The answer to this is not specific to Photoshop; it’s related to how photo formats work in any photo application you might use.
You’re looking for one true file size, but what the replies are trying to explain is that the same file can have different sizes at different times, depending on many factors, such as whether the document is open or closed, its compression type, whether it has layers, its color mode and bits per pixel, and so on.
@warpigs666 wrote:
When I look at an image file (jpg, png) in finder it shows as 800kb, then when I open it in photoshop and look at image size it's 10mb. What the heck is going on?
The other replies are correct. When stored, it’s 800KB because the JPEG format compresses it for storage. But it cannot be edited compressed, so when you open it to edit, it must be expanded to 10MB…but that expansion happens only in working memory (RAM). Not in the saved document, which is why you don’t see the expansion in the document file size.
Think of one of those packable rain jackets or shopping bags, the ones you can stuff down into a little pocket-sized pouch. That small size makes them popular. But can you use them like that? No, they can’t function when compressed. If you want to actually use it as a jacket or a bag, you have to uncompress it up into its normal, true size, and then it’s useful. But not as small. It’s the same way with compressed images such as JPEG. If you want to edit a JPEG in any photo application (not just Photoshop), it must be expanded from its compressed storage size into its true size when it’s moved into working memory for editing. But you can compress it again when you’re done, to save storage space.
@beaur96732910 wrote:
So , what then is the real file size ? If I asked for scans that are 16 mb
That is a huge red flag, and one reason this is not being understood. Although it’s been traditional for many years to talk about scans as a certain number of megabytes, that practice has always been wrong in the big picture. Because file size is not a reliable indicator of the dimensions or resolution of an image.
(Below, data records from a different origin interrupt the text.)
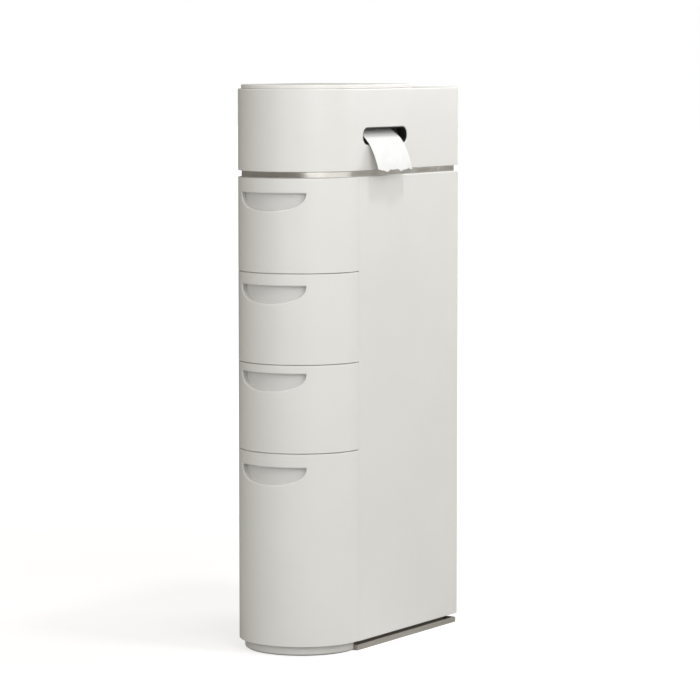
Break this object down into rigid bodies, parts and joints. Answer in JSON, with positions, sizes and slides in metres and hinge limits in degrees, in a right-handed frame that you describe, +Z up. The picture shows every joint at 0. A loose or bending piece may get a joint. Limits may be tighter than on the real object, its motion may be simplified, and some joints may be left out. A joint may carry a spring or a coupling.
{
  "type": "bathroom storage tower",
  "caption": "Slim free-standing tower of drawers with half-round fronts under a lidded box that feeds paper out of a side slot.",
  "frame": {"origin": "on the floor, at the middle of the tower's 200 by 420 mm footprint", "axes": "+Z up, -Y out of the round drawer fronts, +X out of the side with the paper slot"},
  "size_m": [0.2199, 0.42, 0.8945],
  "materials": {
    "gloss_white": "glossy moulded plastic, warm off-white",
    "satin_white": "satin moulded plastic, off-white",
    "recess_grey": "fine satin grain, light grey",
    "plinth_grey": "matt grey-beige plastic",
    "rail_grey": "slippery satin plastic, light grey",
    "bright_trim": "bright silver plating on plastic",
    "sleeve_black": "matt black plastic",
    "screw_steel": "zinc-plated steel",
    "card": "plain wound card",
    "tissue": "soft white tissue paper"
  },
  "bodies": {
    "carcass": {"base_plinth": "plinth_grey", "toe_skirt": "satin_white", "base_screws": "screw_steel", "left_side_panel": "gloss_white", "right_side_panel": "gloss_white", "back_panel": "satin_white", "back_screws": "screw_steel", "base_shelf": "satin_white", "shelf_1": "satin_white", "shelf_2": "satin_white", "shelf_3": "satin_white", "top_deck": "satin_white", "trim_band": "bright_trim", "top_box": "gloss_white", "box_screws": "screw_steel", "box_partition": "satin_white", "slot_sleeve": "sleeve_black", "front_roll_bracket": "satin_white", "rear_roll_bracket": "satin_white", "bracket_screws": "screw_steel", "loose_paper": "tissue", "hinge_pins": "screw_steel", "left_rail_1": "rail_grey", "right_rail_1": "rail_grey", "left_rail_2": "rail_grey", "right_rail_2": "rail_grey", "left_rail_3": "rail_grey", "right_rail_3": "rail_grey", "left_rail_4": "rail_grey", "right_rail_4": "rail_grey"},
    "drawer_1": {"drawer_1_front": "gloss_white", "drawer_1_finger_cup": "recess_grey", "drawer_1_tray": "satin_white", "drawer_1_glide_shoes": "rail_grey", "drawer_1_screws": "screw_steel"},
    "drawer_2": {"drawer_2_front": "gloss_white", "drawer_2_finger_cup": "recess_grey", "drawer_2_tray": "satin_white", "drawer_2_glide_shoes": "rail_grey", "drawer_2_screws": "screw_steel"},
    "drawer_3": {"drawer_3_front": "gloss_white", "drawer_3_finger_cup": "recess_grey", "drawer_3_tray": "satin_white", "drawer_3_glide_shoes": "rail_grey", "drawer_3_screws": "screw_steel"},
    "drawer_4": {"drawer_4_front": "gloss_white", "drawer_4_finger_cup": "recess_grey", "drawer_4_tray": "satin_white", "drawer_4_glide_shoes": "rail_grey", "drawer_4_screws": "screw_steel"},
    "roll": {"roll_spindle": "rail_grey", "roll_core": "card", "paper_roll": "tissue"},
    "lid": {"lid": "gloss_white"}
  },
  "joints": [
    {"name": "drawer_1_slide", "type": "slide", "parent": "carcass", "child": "drawer_1", "axis": [0, -1, 0], "range_m": [0, 0.25]},
    {"name": "drawer_2_slide", "type": "slide", "parent": "carcass", "child": "drawer_2", "axis": [0, -1, 0], "range_m": [0, 0.25]},
    {"name": "drawer_3_slide", "type": "slide", "parent": "carcass", "child": "drawer_3", "axis": [0, -1, 0], "range_m": [0, 0.25]},
    {"name": "drawer_4_slide", "type": "slide", "parent": "carcass", "child": "drawer_4", "axis": [0, -1, 0], "range_m": [0, 0.25]},
    {"name": "lid_hinge", "type": "hinge", "parent": "carcass", "child": "lid", "pos_m": [0, 0.067, 0.8915], "axis": [-1, 0, 0], "range_deg": [0, 100]},
    {"name": "roll_spin", "type": "hinge", "parent": "carcass", "child": "roll", "pos_m": [0, -0.02, 0.817], "axis": [0, 1, 0], "continuous": true}
  ]
}
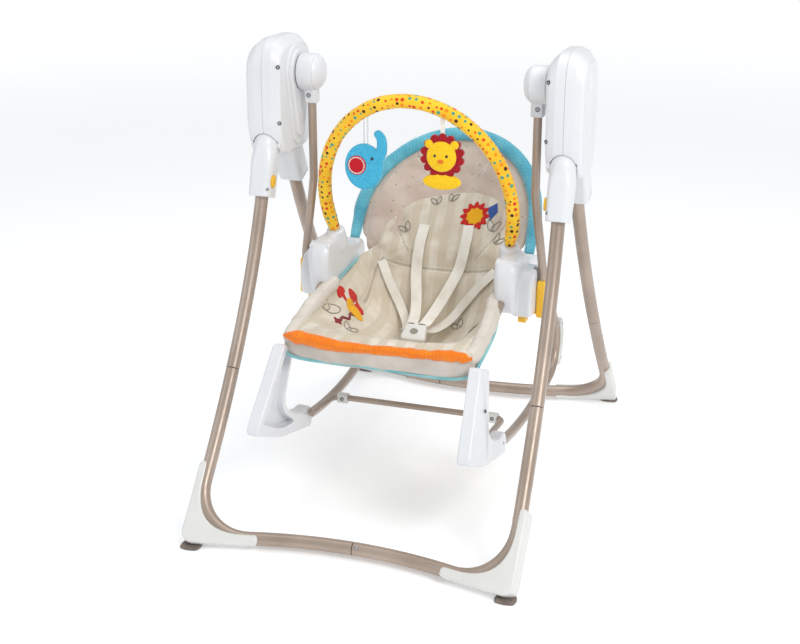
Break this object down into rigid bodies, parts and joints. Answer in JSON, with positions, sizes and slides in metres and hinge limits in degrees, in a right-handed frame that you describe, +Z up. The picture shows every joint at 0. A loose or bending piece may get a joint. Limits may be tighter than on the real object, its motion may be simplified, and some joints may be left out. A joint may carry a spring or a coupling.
{
  "type": "baby swing",
  "caption": "Folding A-frame baby swing with a motor housing at the top of each side, a lift-out reclining rocker seat on two arms, and an arched toy bar with hanging toys.",
  "frame": {"origin": "on the floor, under the middle of the whole object", "axes": "+Z up, the seat faces -Y, +X is the side without the motor"},
  "size_m": [0.64, 0.961, 0.863],
  "materials": {
    "taupe_metal": "satin warm taupe metallic paint",
    "white_plastic": "smooth white moulded plastic",
    "yellow_plastic": "smooth golden yellow plastic",
    "taupe_rubber": "matte taupe rubber",
    "bare_steel": "plain steel",
    "gear_plastic": "natural gear plastic",
    "black_plastic": "black moulded plastic",
    "board_green": "coated circuit board",
    "seat_fabric": "padded light beige woven fabric",
    "toy_yellow": "yellow plush and printed fabric",
    "toy_blue": "blue plush"
  },
  "bodies": {
    "stand": {"rear_upper_tube_left": "taupe_metal", "rear_upper_tube_right": "taupe_metal", "rear_base_tube_left": "taupe_metal", "rear_base_tube_right": "taupe_metal", "rear_foot_cover_left": "white_plastic", "rear_foot_cover_right": "white_plastic", "rear_foot_pad_left": "taupe_rubber", "rear_foot_pad_right": "taupe_rubber", "housing_outer_shell_left": "white_plastic", "housing_outer_shell_right": "white_plastic", "housing_inner_shell_left": "white_plastic", "housing_inner_shell_right": "white_plastic", "motor": "bare_steel", "battery_pack": "black_plastic", "battery_door": "white_plastic", "circuit_board": "board_green", "speaker": "black_plastic"},
    "front_legs": {"front_upper_tube_left": "taupe_metal", "front_upper_tube_right": "taupe_metal", "front_base_tube_left": "taupe_metal", "front_base_tube_right": "taupe_metal", "front_foot_cover_left": "white_plastic", "front_foot_cover_right": "white_plastic", "front_foot_pad_left": "taupe_rubber", "front_foot_pad_right": "taupe_rubber", "front_leg_socket_left": "white_plastic", "front_leg_socket_right": "white_plastic"},
    "fold_button_left": {"fold_button_left": "yellow_plastic"},
    "fold_button_right": {"fold_button_right": "yellow_plastic"},
    "swing": {"hub_left": "white_plastic", "hub_right": "white_plastic", "axle_left": "bare_steel", "axle_right": "bare_steel", "swing_arm_left": "taupe_metal", "swing_arm_right": "taupe_metal", "hanger_left": "yellow_plastic", "hanger_right": "yellow_plastic", "drive_sector": "gear_plastic"},
    "motor_pinion": {"motor_pinion": "gear_plastic"},
    "speed_knob": {"speed_knob": "white_plastic"},
    "sound_switch": {"sound_switch": "yellow_plastic"},
    "seat": {"seat_pod_left": "white_plastic", "seat_pod_right": "white_plastic", "rocker_rail_left": "taupe_metal", "rocker_rail_right": "taupe_metal", "rear_bumper_left": "white_plastic", "rear_bumper_right": "white_plastic", "rocker_foot_left": "white_plastic", "rocker_foot_right": "white_plastic", "seat_frame": "taupe_metal", "seat_pad": "seat_fabric", "harness_buckle": "white_plastic"},
    "seat_back": {"back_frame": "taupe_metal", "back_pad": "seat_fabric"},
    "seat_release_button_left": {"seat_release_button_left": "yellow_plastic"},
    "seat_release_button_right": {"seat_release_button_right": "yellow_plastic"},
    "toy_bar": {"toy_bar": "toy_yellow"},
    "lion_toy": {"lion_toy": "toy_yellow"},
    "elephant_toy": {"elephant_toy": "toy_blue"},
    "kickstand": {"kickstand": "taupe_metal"}
  },
  "joints": [
    {"name": "front_legs_fold", "type": "hinge", "parent": "stand", "child": "front_legs", "pos_m": [0, -0.0939, 0.664], "axis": [1, 0, 0], "range_deg": [0, 42]},
    {"name": "fold_button_right_press", "type": "slide", "parent": "front_legs", "child": "fold_button_right", "axis": [1, 0, 0], "range_m": [0, 0.0025], "stiffness_N_per_m": 400},
    {"name": "fold_button_left_press", "type": "slide", "parent": "front_legs", "child": "fold_button_left", "axis": [-1, 0, 0], "range_m": [0, 0.0025], "stiffness_N_per_m": 400},
    {"name": "swing_pivot", "type": "hinge", "parent": "stand", "child": "swing", "pos_m": [0, -0.0235, 0.795], "axis": [1, 0, 0], "range_deg": [-15, 15]},
    {"name": "motor_pinion_spin", "type": "hinge", "parent": "stand", "child": "motor_pinion", "pos_m": [-0.265, -0.0235, 0.75], "axis": [1, 0, 0], "range_deg": [-75, 75]},
    {"name": "speed_knob_turn", "type": "hinge", "parent": "stand", "child": "speed_knob", "pos_m": [-0.314, -0.0235, 0.795], "axis": [-1, 0, 0], "range_deg": [0, 150]},
    {"name": "sound_switch_slide", "type": "slide", "parent": "stand", "child": "sound_switch", "axis": [0, 1, 0], "range_m": [-0.0035, 0.0035]},
    {"name": "seat_lift_off", "type": "slide", "parent": "swing", "child": "seat", "axis": [0, 0, 1], "range_m": [0, 0.062]},
    {"name": "seat_release_right_press", "type": "slide", "parent": "seat", "child": "seat_release_button_right", "axis": [0, 0, 1], "range_m": [0, 0.004], "stiffness_N_per_m": 300},
    {"name": "seat_release_left_press", "type": "slide", "parent": "seat", "child": "seat_release_button_left", "axis": [0, 0, 1], "range_m": [0, 0.004], "stiffness_N_per_m": 300},
    {"name": "seat_back_recline", "type": "hinge", "parent": "seat", "child": "seat_back", "pos_m": [0, 0.0845, 0.418], "axis": [-1, 0, 0], "range_deg": [0, 18]},
    {"name": "toy_bar_pull_out", "type": "slide", "parent": "seat", "child": "toy_bar", "axis": [0, -0.2857, 0.9583], "range_m": [0, 0.05]},
    {"name": "lion_swing", "type": "hinge", "parent": "toy_bar", "child": "lion_toy", "pos_m": [0.0656, -0.1072, 0.7307], "axis": [1, 0, 0], "range_deg": [-45, 45]},
    {"name": "elephant_swing", "type": "hinge", "parent": "toy_bar", "child": "elephant_toy", "pos_m": [-0.0818, -0.1049, 0.7229], "axis": [1, 0, 0], "range_deg": [-45, 45]},
    {"name": "kickstand_turn", "type": "hinge", "parent": "seat", "child": "kickstand", "pos_m": [0, -0.1675, 0.157], "axis": [-1, 0, 0], "range_deg": [0, 30]}
  ],
  "couplings": [
    {"joint": "motor_pinion_spin", "follows": "swing_pivot", "ratio": -4}
  ]
}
All of the image specs below result in a roughly 16MB single layer uncompressed TIFF document (like a scan), because of the variables in the pixel math that davecm wrote about:
6 x 10 inches at 300 ppi, 8 bits per RGB channel
8 x 10 inches at 187 ppi, 16 bits per RGB channel
8.5 x 11 inches at 300 ppi, 16 bits in one grayscale channel
36 x 30 inches at 70 ppi, 8 bits per RGB channel
5 x 7 inches at 350 ppi, 8 bits per CMYK channel
In addition, all of the image specs below result in a 16MB single layer document because of the differences between formats and compression methods:
7.75 x 7.75 inches at 300 ppi, 8 bits per RGB channel, TIFF uncompressed format
18.5 x 18.5 inches at 300 ppi, 8 bits per RGB channel, TIFF format with LZW compression
22 x 22 inches at 300 ppi, 8 bits per RGB channel, TIFF format with ZIP compression
59 x 59 inches at 300 ppi, 8 bits per RGB channel, JPEG format at compression level 10
(actual file sizes depend on the image content)
Because the same file size can be arrived at by many combinations of specs — some of which you might not want — shops should never have been using file size as a measure of a scan, despite tradition. When a shop says “we provide 16MB scans,” you need to ask at what ppi, color mode, bit depth, format, and (if used) compression. Because the answers can radically change what you get in that 16MB, as shown above.
A “16MB scan” did have a more reliable meaning back in the 1990s when everybody made 8 bits/channel TIFF scans in CMYK or grayscale for print. But in the last 20 years, workflows shifted more toward 16 bits/channel, to RGB for cross-media work, and more use of compression, so you could no longer assume what a 16MB scan was made of. That’s how talking about scans by file size became an unreliable measure.
@beaur96732910 wrote:
And what type of interpolation is happening to my image file ?
No interpolation. It’s only being compressed for storage and expanded for editing, as described. The compression depends on what kind of compression, and if it’s lossy compression, what degree was applied.